Saddling Syria With “Odious Debt”

Tim Harford floats a new idea for isolating Assad from his economic partners:

The proposal is that the international community would declare that all future contracts with a particular regime would be non-transferable. Lend money to President Assad after such a declaration, and you can kiss goodbye to it if he is toppled; sign an oil-production sharing agreement with him at your own risk. (In practice, it is the US and UK, as hosts to most sovereign debt markets and courts, who would wield the biggest influence in such a declaration.) 

This is an elegant idea. By drawing a clear line between existing debt, which is to be respected, and all future debt, which will be regarded as odious, it reassures creditors lending to the governments of poor countries. It frees innocent people from debts not of their making. And, cleverly, it undermines odious regimes by making it hard for them to promise credibly that they will repay their creditors.

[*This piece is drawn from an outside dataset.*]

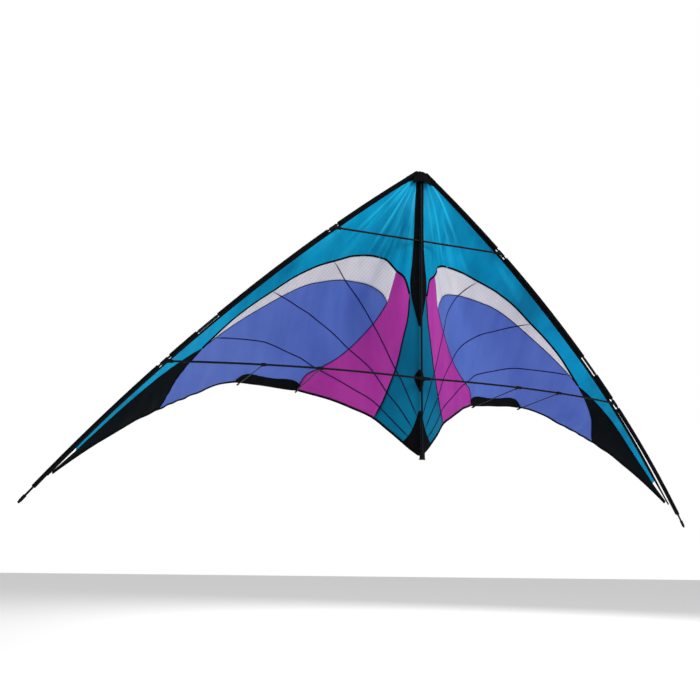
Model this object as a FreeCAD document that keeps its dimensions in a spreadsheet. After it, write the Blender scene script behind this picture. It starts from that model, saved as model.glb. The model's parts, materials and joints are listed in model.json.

Kimberly Ann Elliott illustrates the idea in the above video. She and Owen Barder are more optimistic than Harford that the debt scheme is well-suited to Syria's situation:

Suppose the United States and the United Kingdom, which are home to the world’s leading financial centers, acting with support of the European Union and the Arab League, announced that any new contracts signed with the Assad regime are illegitimate. How would governments and firms considering doing business with Assad respond? Would Russians continue to sell weapons, knowing they might not get paid and that their contract could not be enforced? Would China and other countries consider investing in Syria’s oil sector, knowing that the contract—and promised oil deliveries—could be repudiated when the Assad regime falls?